Eglises d'Asie

Hongkong : la veille de la mort du cardinal Wu, dans une interview à la presse, l’évêque coadjuteur du diocèse de Hongkong a vivement critiqué l’administration Tung Chee-hwa

Publié le 18/03/2010




Dans l’édition datée du 22 septembre 2002 du South China Morning Post, soit la veille du décès du cardinal Wu, évêque de Hongkong, Mgr Joseph Zen Ze-kiun, alors évêque coadjuteur et désormais évêque en titre du même diocèse, a donné une interview dans laquelle il a vivement, sinon vertement, critiqué l’administration de Tung Chee-hwa, chef de l’exécutif local.
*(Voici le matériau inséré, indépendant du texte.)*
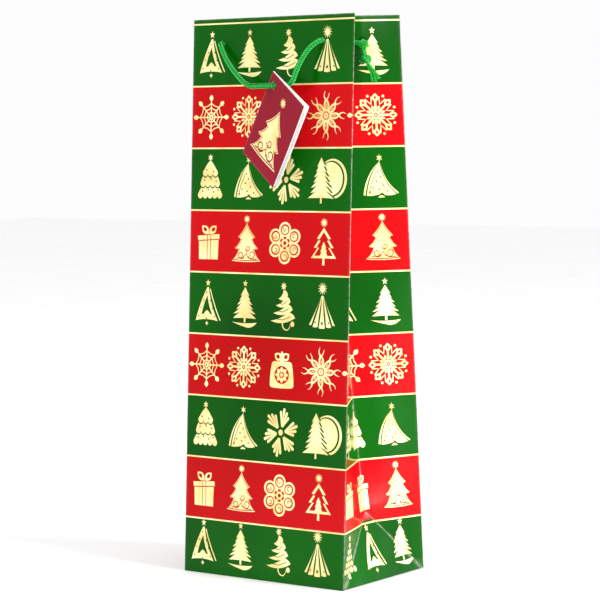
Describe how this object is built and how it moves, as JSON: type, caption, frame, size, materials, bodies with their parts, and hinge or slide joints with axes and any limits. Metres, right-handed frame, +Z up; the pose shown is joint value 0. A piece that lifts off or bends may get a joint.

Déclarant que Hongkong, sous l’administration de Tung Chee-hwa, manquait de direction (‘), Mgr Zen a dénoncé ce qu’il qualifie de « culture politique de flagornerie » de la Région administrative spéciale de Hongkong à l’endroit de Pékin et des dirigeants chinois. « Cette culture de la flagornerie détruira Hongkong. Cela signifie que les gens doivent faire ce que le gouvernement veut et ce qui plait à Pékin », a-t-il précisé.

Dénonçant ce qu’il analyse comme un retour en arrière dans le domaine des droits de l’homme et citant en exemple l’évolution de la démocratie, la question du droit au regroupement familial (1) et la récente querelle au sujet du vote prochain d’une « loi anti-subversion », Mgr Zen a déclaré qu’il était de la mission de l’Eglise de prendre la parole pour dénoncer l’injustice, et particulièrement l’injustice dans le domaine social. Il a ajouté que, ce faisant, il ne poursuivait pas un but personnel mais qu’il empruntait un chemin tracé de longue date par le Vatican et suivi par le cardinal Wu. « Le catholicisme ne se résume pas à seulement prier dans les églises. Nous devons montrer que nous nous soucions [des autres] a-t-il ajouté.

Au sujet de Tung Chee-hwa, Mgr Zen a déclaré qu’il lui avait été impossible de le rencontrer pour évoquer certaines questions, dont le problème posé par les quelque 5 000 Chinois du continent présents à Hongkong mais à qui l’administration locale refuse le droit au regroupement familial. « Il (Tung Chee-hwa) n’a jamais de temps pour nous (Mgr Zen et des responsables d’ONG militant pour la défense des droits de l’homme). Cette question est présente depuis si longtemps. Il aurait dû au moins nous laisser une chance de nous faire entendre. Ceci est mauvais, je suis très, très déçu », a répété Mgr Zen dont la réputation de franc-parler est établie (2). Sur le fond de l’avenir de Hongkong, l’évêque catholique a ajouté qu’il était un ardent défenseur du slogan « un pays, deux systèmes » sensé garantir une vraie autonomie à Hongkong. Il a précisé qu’il ne voulait pas que sa ville devienne « comme n’importe quelle autre ville du continent (chinois) ». Justifiant sa prise de position, il a conclu : « Nous perdrons très vite la liberté religieuse si les autres libertés sont érodées. C’est pourquoi nous devons nous faire entendre. »

Agé de 70 ans, Mgr Zen est originaire de Shanghai et a été ordonné prêtre en 1961. Très bon connaisseur de l’Eglise de Chine pour avoir enseigné six mois par an de 1989 à 1996 dans les séminaires « officiels » du continent, il est devenu depuis « la bête noire » du Bureau des Affaires religieuses de Pékin. Qualifié par ce bureau d’« agent du Vatican il est persona non grata en Chine continentale depuis 1998, en représailles, sans doute, à un discours prononcé à Rome et dénonçant l’absence de liberté religieuse en Chine. Selon les observateurs, sa nomination dès 1996 à la charge d’évêque coadjuteur de Hongkong avec droit de succession, soit une année avant la rétrocession de Hongkong à Pékin et quatre ans avant que le cardinal Wu n’atteigne 75 ans, âge auquel tous les évêques remettent leur démission au pape, permet aujourd’hui une transition « en douceur » à la tête du diocèse de Hongkong. Une transition incontestable par les autorités chinoises qui gardent, sur le continent, la haute main sur les nominations d’évêques « officiels ».